EXERCISE DIRECTIONS => Exactly the lines from the start of the data through the line containing "const STRING_SIDES = 6;" should be output, with both ends kept and nothing added.

Entries with model source code
_____
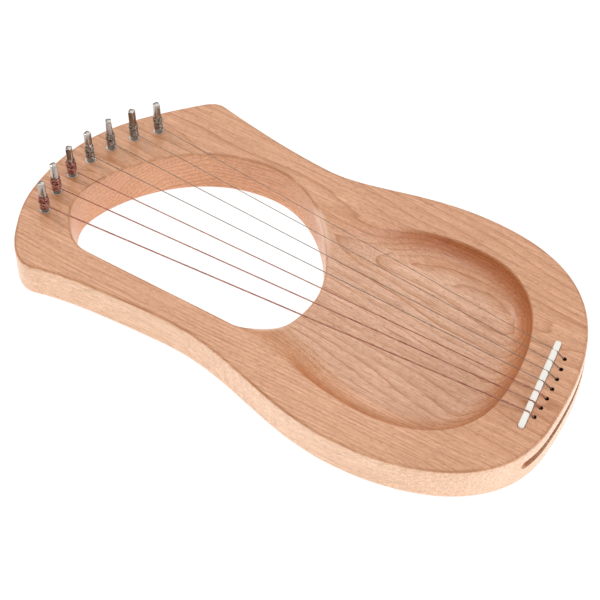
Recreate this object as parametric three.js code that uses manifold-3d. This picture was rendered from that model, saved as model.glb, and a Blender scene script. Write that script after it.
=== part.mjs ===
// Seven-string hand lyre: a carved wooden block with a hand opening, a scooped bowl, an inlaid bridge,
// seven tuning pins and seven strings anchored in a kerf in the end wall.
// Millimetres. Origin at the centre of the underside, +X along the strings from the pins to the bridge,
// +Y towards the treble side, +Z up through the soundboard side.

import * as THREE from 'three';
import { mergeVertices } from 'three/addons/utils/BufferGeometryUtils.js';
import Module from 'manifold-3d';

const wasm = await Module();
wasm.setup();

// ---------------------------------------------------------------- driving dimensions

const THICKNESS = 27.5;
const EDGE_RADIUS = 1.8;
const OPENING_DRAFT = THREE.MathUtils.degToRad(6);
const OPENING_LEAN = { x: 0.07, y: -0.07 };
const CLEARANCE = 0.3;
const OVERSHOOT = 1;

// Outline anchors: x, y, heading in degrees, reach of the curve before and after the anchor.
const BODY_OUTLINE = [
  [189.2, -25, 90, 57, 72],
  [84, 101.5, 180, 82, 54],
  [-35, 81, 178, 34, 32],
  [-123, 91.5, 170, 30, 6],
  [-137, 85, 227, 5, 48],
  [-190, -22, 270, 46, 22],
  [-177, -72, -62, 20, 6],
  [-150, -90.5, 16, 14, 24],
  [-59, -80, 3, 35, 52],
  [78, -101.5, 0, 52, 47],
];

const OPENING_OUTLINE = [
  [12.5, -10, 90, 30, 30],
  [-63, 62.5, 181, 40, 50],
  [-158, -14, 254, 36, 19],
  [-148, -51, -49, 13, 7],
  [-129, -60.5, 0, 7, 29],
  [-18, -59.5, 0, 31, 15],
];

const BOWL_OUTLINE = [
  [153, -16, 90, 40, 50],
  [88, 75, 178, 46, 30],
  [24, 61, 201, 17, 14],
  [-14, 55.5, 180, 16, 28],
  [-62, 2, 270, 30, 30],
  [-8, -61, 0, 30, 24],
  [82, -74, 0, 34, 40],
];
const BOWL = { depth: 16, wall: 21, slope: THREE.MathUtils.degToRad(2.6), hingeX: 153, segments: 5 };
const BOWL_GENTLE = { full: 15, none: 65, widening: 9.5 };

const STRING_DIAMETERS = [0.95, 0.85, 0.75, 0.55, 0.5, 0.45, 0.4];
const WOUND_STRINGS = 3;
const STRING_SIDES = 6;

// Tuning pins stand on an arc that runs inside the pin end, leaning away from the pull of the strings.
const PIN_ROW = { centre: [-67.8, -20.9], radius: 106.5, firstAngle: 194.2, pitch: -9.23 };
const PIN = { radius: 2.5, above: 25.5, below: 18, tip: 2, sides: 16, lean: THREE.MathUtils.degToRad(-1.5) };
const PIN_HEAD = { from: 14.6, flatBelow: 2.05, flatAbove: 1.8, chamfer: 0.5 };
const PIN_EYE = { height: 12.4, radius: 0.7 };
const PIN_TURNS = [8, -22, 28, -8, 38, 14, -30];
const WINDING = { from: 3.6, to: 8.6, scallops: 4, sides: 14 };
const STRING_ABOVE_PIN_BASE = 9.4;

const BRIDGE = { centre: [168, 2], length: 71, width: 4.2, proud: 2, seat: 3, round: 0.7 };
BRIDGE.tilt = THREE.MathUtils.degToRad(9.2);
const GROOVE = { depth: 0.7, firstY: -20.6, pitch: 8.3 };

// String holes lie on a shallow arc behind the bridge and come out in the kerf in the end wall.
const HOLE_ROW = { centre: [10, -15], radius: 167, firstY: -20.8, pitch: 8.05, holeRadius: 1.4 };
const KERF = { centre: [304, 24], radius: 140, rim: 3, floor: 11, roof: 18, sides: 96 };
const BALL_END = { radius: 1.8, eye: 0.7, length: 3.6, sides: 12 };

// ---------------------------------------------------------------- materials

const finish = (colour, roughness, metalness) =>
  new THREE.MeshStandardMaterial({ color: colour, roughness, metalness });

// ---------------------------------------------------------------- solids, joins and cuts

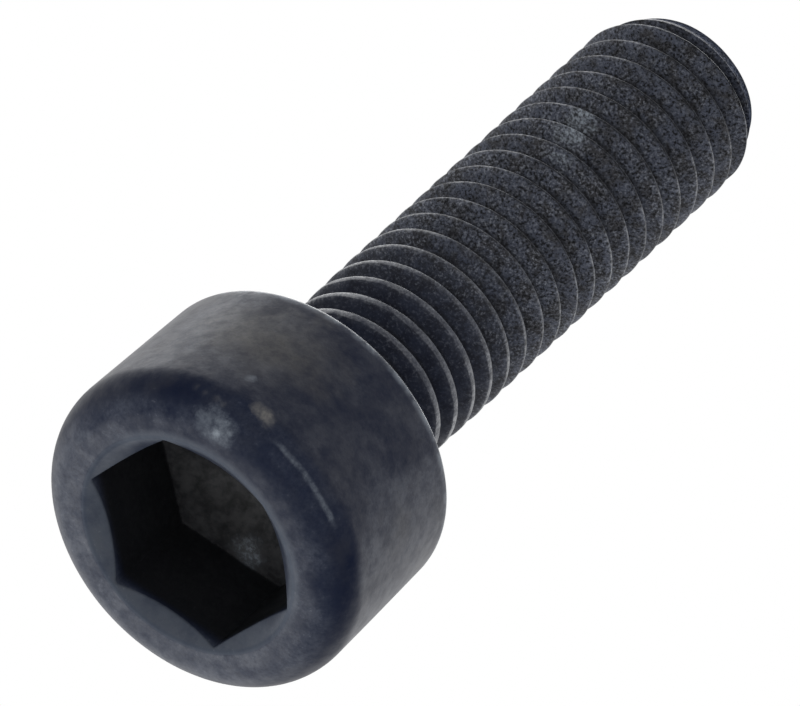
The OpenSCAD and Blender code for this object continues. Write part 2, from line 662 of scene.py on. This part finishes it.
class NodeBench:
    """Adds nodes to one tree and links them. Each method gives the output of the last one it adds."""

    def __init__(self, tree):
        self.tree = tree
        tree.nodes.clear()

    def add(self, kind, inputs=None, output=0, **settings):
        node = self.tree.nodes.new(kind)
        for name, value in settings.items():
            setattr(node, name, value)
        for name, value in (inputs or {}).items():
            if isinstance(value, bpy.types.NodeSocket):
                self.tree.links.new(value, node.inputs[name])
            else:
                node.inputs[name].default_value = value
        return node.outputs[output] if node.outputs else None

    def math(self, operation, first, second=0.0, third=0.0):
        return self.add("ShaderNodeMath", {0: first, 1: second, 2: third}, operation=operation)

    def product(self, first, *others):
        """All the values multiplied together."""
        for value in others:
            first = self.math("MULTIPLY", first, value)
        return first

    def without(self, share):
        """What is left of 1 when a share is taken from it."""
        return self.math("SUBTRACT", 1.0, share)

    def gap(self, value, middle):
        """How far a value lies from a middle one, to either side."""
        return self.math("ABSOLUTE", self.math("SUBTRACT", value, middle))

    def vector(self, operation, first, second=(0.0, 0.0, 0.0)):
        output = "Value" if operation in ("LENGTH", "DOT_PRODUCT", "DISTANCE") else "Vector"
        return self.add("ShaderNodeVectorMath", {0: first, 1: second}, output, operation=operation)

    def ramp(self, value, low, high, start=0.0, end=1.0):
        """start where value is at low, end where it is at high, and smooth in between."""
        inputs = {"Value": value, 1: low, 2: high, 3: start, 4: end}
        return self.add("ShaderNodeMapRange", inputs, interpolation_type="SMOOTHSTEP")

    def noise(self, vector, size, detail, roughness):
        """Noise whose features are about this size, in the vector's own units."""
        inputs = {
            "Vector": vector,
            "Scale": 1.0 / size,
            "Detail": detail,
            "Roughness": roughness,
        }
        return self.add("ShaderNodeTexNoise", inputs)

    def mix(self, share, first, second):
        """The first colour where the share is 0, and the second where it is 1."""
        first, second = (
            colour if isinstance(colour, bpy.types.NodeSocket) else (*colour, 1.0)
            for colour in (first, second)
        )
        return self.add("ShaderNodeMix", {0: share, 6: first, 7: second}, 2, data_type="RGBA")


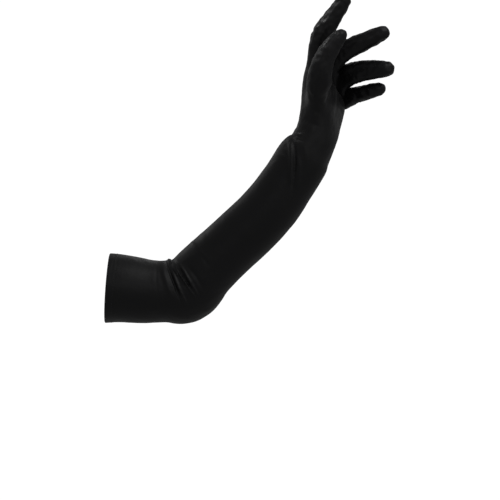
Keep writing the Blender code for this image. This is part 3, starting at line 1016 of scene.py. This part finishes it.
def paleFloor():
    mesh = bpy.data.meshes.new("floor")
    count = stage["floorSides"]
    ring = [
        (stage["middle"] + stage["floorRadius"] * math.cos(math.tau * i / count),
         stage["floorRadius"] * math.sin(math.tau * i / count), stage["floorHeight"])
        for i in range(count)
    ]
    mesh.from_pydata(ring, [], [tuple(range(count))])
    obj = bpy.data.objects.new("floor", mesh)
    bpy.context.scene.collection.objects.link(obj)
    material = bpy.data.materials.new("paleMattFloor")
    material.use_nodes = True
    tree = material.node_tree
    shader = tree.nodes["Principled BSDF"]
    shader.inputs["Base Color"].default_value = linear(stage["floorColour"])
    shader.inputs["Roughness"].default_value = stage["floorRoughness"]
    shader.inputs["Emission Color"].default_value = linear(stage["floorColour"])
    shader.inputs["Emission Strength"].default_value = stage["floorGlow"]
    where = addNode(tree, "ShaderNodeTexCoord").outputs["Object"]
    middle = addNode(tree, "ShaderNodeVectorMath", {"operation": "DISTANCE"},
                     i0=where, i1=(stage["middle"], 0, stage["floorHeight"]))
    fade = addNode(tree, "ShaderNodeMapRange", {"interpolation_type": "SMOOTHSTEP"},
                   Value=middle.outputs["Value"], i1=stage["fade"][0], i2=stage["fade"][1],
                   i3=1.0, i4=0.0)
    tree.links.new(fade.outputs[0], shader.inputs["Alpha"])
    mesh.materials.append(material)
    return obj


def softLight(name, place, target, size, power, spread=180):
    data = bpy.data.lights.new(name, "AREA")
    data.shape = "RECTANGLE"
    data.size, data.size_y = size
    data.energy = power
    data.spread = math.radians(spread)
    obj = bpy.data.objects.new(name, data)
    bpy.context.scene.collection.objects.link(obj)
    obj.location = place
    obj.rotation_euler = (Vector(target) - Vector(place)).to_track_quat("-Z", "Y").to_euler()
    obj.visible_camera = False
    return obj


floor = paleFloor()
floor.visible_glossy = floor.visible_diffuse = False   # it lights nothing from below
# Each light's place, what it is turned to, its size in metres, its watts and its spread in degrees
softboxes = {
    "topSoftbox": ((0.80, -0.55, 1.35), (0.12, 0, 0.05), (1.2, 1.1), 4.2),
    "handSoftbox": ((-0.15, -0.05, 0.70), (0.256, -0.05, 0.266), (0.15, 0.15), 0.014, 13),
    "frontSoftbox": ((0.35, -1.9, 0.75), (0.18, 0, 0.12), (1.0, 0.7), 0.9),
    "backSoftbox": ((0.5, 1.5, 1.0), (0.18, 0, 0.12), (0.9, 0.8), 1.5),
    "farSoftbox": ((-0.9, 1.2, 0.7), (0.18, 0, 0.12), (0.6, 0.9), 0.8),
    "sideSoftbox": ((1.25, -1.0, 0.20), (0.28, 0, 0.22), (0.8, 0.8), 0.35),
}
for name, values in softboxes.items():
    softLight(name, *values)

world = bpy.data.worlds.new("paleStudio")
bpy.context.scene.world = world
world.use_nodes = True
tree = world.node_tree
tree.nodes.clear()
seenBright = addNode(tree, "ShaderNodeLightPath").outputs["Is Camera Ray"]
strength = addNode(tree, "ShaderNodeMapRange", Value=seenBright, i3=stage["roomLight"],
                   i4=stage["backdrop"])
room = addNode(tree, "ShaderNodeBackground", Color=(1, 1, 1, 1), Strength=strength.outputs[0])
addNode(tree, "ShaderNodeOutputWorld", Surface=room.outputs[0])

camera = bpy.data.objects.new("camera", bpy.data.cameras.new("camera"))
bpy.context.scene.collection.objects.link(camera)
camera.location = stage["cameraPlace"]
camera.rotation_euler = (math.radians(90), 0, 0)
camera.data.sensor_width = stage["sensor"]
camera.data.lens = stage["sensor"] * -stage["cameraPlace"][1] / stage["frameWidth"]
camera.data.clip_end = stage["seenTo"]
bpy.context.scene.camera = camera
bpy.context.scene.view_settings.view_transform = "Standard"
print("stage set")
_____
TASK RESPONSE =>
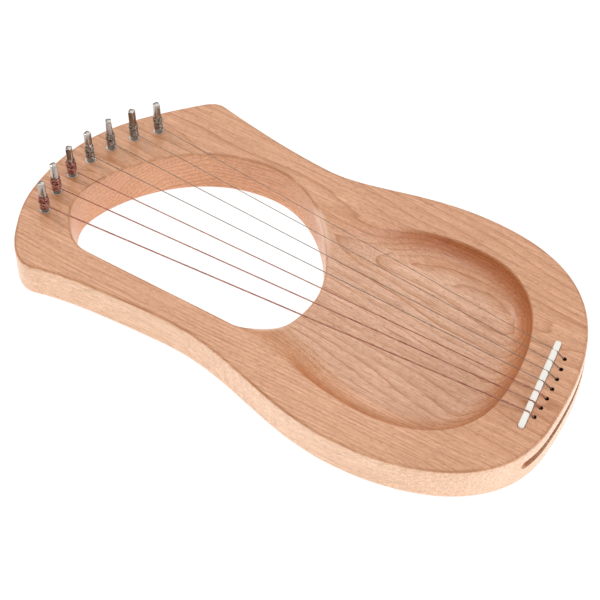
Recreate this object as parametric three.js code that uses manifold-3d. This picture was rendered from that model, saved as model.glb, and a Blender scene script. Write that script after it.
=== part.mjs ===
// Seven-string hand lyre: a carved wooden block with a hand opening, a scooped bowl, an inlaid bridge,
// seven tuning pins and seven strings anchored in a kerf in the end wall.
// Millimetres. Origin at the centre of the underside, +X along the strings from the pins to the bridge,
// +Y towards the treble side, +Z up through the soundboard side.

import * as THREE from 'three';
import { mergeVertices } from 'three/addons/utils/BufferGeometryUtils.js';
import Module from 'manifold-3d';

const wasm = await Module();
wasm.setup();

// ---------------------------------------------------------------- driving dimensions

const THICKNESS = 27.5;
const EDGE_RADIUS = 1.8;
const OPENING_DRAFT = THREE.MathUtils.degToRad(6);
const OPENING_LEAN = { x: 0.07, y: -0.07 };
const CLEARANCE = 0.3;
const OVERSHOOT = 1;

// Outline anchors: x, y, heading in degrees, reach of the curve before and after the anchor.
const BODY_OUTLINE = [
  [189.2, -25, 90, 57, 72],
  [84, 101.5, 180, 82, 54],
  [-35, 81, 178, 34, 32],
  [-123, 91.5, 170, 30, 6],
  [-137, 85, 227, 5, 48],
  [-190, -22, 270, 46, 22],
  [-177, -72, -62, 20, 6],
  [-150, -90.5, 16, 14, 24],
  [-59, -80, 3, 35, 52],
  [78, -101.5, 0, 52, 47],
];

const OPENING_OUTLINE = [
  [12.5, -10, 90, 30, 30],
  [-63, 62.5, 181, 40, 50],
  [-158, -14, 254, 36, 19],
  [-148, -51, -49, 13, 7],
  [-129, -60.5, 0, 7, 29],
  [-18, -59.5, 0, 31, 15],
];

const BOWL_OUTLINE = [
  [153, -16, 90, 40, 50],
  [88, 75, 178, 46, 30],
  [24, 61, 201, 17, 14],
  [-14, 55.5, 180, 16, 28],
  [-62, 2, 270, 30, 30],
  [-8, -61, 0, 30, 24],
  [82, -74, 0, 34, 40],
];
const BOWL = { depth: 16, wall: 21, slope: THREE.MathUtils.degToRad(2.6), hingeX: 153, segments: 5 };
const BOWL_GENTLE = { full: 15, none: 65, widening: 9.5 };

const STRING_DIAMETERS = [0.95, 0.85, 0.75, 0.55, 0.5, 0.45, 0.4];
const WOUND_STRINGS = 3;
const STRING_SIDES = 6;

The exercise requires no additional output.